3.2.3 Structure and Attribute Information Fusion

　　Structure and attribute information fusion (SAIF) module. It has two parts：

- a crossmodality dynamic fusion mechanism.
- a triplet selfsupervised strategy.

　　The overall structure of SAIF is illustrated in Fig. 2.

Part 1 ：Cross-modality Dynamic Fusion Mechanism.

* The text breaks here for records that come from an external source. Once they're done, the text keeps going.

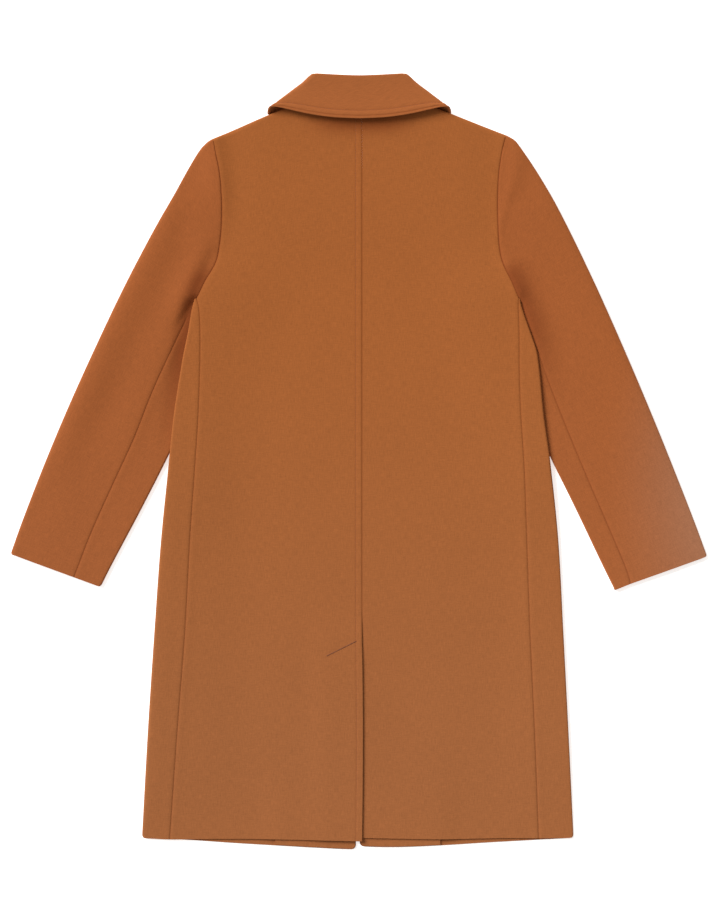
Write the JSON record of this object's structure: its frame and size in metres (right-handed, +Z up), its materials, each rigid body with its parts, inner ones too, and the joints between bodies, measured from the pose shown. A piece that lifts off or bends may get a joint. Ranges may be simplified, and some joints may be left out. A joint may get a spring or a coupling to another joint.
{
  "type": "overcoat",
  "caption": "Knee-length wool overcoat laid flat with its back up, with a turned-down collar, set-in sleeves, a centre back seam and a vent.",
  "frame": {"origin": "on the surface that the coat lies on, under the middle of its outline", "axes": "+Y along the coat from the hem to the collar, +Z up from the surface, +X across the coat towards the wearer's right"},
  "size_m": [0.9862, 1.1001, 0.0168],
  "materials": {
    "body_wool": "brushed wool coating in tan brown, matt with a faint nap",
    "sleeve_wool": "brushed wool coating in tan brown, matt, a little faded towards the cuffs",
    "collar_wool": "brushed wool coating in tan brown, pressed, with a topstitched edge",
    "facing_wool": "brushed wool coating in tan brown, matt"
  },
  "bodies": {
    "root": {"back_left": "body_wool", "back_right": "body_wool", "side_left": "body_wool", "side_right": "body_wool", "front_left": "body_wool", "front_right": "body_wool", "facing_left": "facing_wool", "facing_right": "facing_wool", "sleeve_left_top": "sleeve_wool", "sleeve_left_under": "sleeve_wool", "sleeve_right_top": "sleeve_wool", "sleeve_right_under": "sleeve_wool", "collar_stand": "collar_wool", "collar_fall": "collar_wool"}
  },
  "joints": []
}
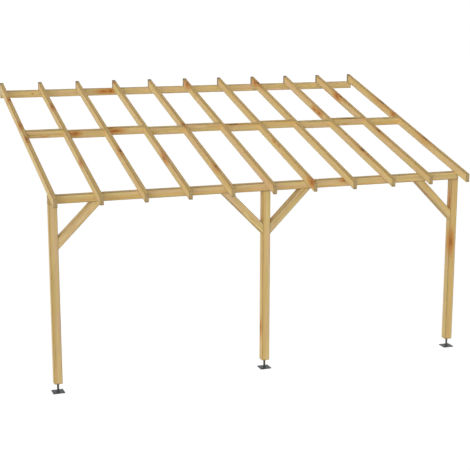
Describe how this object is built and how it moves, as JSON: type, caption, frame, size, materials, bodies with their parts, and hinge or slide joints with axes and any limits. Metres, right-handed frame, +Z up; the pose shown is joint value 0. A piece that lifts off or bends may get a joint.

　　This modul includes four Steps：

First, we combine the latent embedding of $\mathrm{AE} \left(\mathbf{Z}_{A E} \in \mathbb{R}^{N \times d^{\prime}}\right)$ and IGAE $\left(\mathbf{Z}_{I G A E} \in \mathbb{R}^{N \times d^{\prime}}\right)$ with a linear combination operation:

　　　　$\mathbf{Z}_{I}=\alpha \mathbf{Z}_{A E}+(1-\alpha) \mathbf{Z}_{I G A E}\quad \quad \quad (6)$

　　 In Eq.(6)

- $d^{\prime}$ is the latent embedding dimension, and
- $\alpha$ is a learnable coefficient and $\alpha$ is initialized as $0.5$ and then tuned automatically with a gradient decent method.
Secondly, we process the combined information $\mathbf{Z}_{I}$ with a graph convolution-like operation. With this operation, we enhance the initial fused embedding $\mathbf{Z}_{I} \in \mathbb{R}^{N \times d^{\prime}}$ by considering the local structure within data:

　　　　$ \mathbf{Z}_{L}=\widetilde{\mathbf{A}} \mathbf{Z}_{I}\quad \quad \quad (7)$

　　 In Eq.(7)

- $\mathbf{Z}_{L} \in \mathbb{R}^{N \times d^{\prime}}$ denotes the local structure enhanced $\mathbf{Z}_{I}$ .
Thirdly, we further introduce a self-correlated learning mechanism to exploit the non-local relationship in the preliminary information fusion space among samples.We first calculate the normalized self-correlation matrix $\mathbf{S} \in \mathbb{R}^{N \times N}$ through Eq.(8):

　　　　${\large \mathbf{S}_{i j}=\frac{e^{\left(\mathbf{Z}_{L} \mathbf{Z}_{L}^{\mathrm{T}}\right)_{i j}}}{\sum\limits _{k=1}^{N} e^{\left(\mathbf{Z}_{L} \mathbf{Z}_{L}^{\mathrm{T}}\right)_{i k}}}} \quad \quad \quad (8)$

　　 And then ,caculate the global correlation：

　　　　$\mathbf{Z}_{G}=\mathbf{S} \mathbf{Z}_{L}$ .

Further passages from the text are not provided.